新型コロナウイルスの感染拡大により米国で巣ごもり需要が高まった2020年後半から、中国から米国への輸入が急増。一方で米中貿易摩擦やコロナ禍による先行き懸念により、中国ではコンテナ製造量が2019年から低下していた。北米向けコンテナ運賃は2021年1月には前年同時期の3〜4倍に上昇。さらに運ばれたコンテナに積む荷がないため空コンテナとなって滞留し、特に北米西海岸の港湾混雑はひどい状況となった。マクドナルドをはじめとしたファストフード店でフライドポテトの販売が一時休止となったのは、この時期に北米からのポテトの輸入が遅れたことが原因の1つだ。

TIは、2022年の市場成長率は5.7%に鈍化すると予測。インフレの加速やロシアのウクライナ侵攻による運賃のさらなる高騰、個人消費の減速などにより、2021年〜26年の年平均成長率は3.7%にとどまるだろうとしている。

「2021年までの(コンテナ不足などによる)ひっ迫感は少し落ち着いてきていますが、引き続きウクライナ情勢や中国の状況など、国際物流における全体的な緊張感は続いていると考えています」(佐藤氏)

世界ではユニコーン企業も続々登場する「デジタル物流」のスタートアップ

こうした中、オンライン化により貿易業務の効率化を図る「デジタルフォワーディング」市場は大きく成長している。TIが調査を行った荷主・物流業者のうち81%が、デジタルフォワーダーや貨物予約プラットフォームを利用。2019年に比べて3倍に増加しているという。

国際物流の世界は建設業や不動産業と同様、大きな市場規模がありながら、利害関係者が多岐にわたることもあり、デジタル化が進んでこなかった。手続きや業務にはアナログな部分が多数残っている。メール、電話、Excelや紙、FAXといった情報共有手段が多用されており、担当者の業務負荷も大きかった。そこへコロナ禍や運賃の高騰による混乱が追い打ちをかけるかたちとなっている。こうした課題に対し、オンライン化で貿易業務の効率化を図るデジタルフォワーディングの利用が伸びているのだ。

「国際情勢の変化で影響を受けるのは物流です。そこへ生産的な仕組みを作ることは重要です」(佐藤氏)

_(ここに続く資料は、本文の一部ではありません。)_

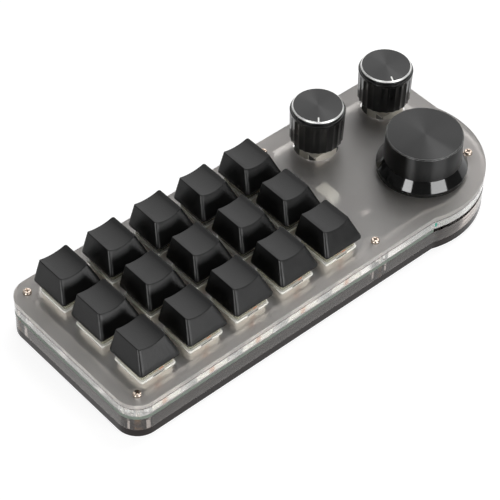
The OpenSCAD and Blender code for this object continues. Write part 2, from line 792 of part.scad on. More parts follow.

海外では、デジタルフォワーディングを手がける物流スタートアップの成長も著しい。米Flexportは2022年2月にシリーズEで9億3500万ドル(当時のレートで約1075億円)を調達し、評価額80億ドル(同約9200億円)のユニコーンとなっている。またドイツのFortoも2022年3月に総額2億5000万ドル(当時のレートで約287.5億円)を調達し、評価額は前年6月の12億ドル(同1380億円)から21億ドル(同約2400億円)へと大きく増加している。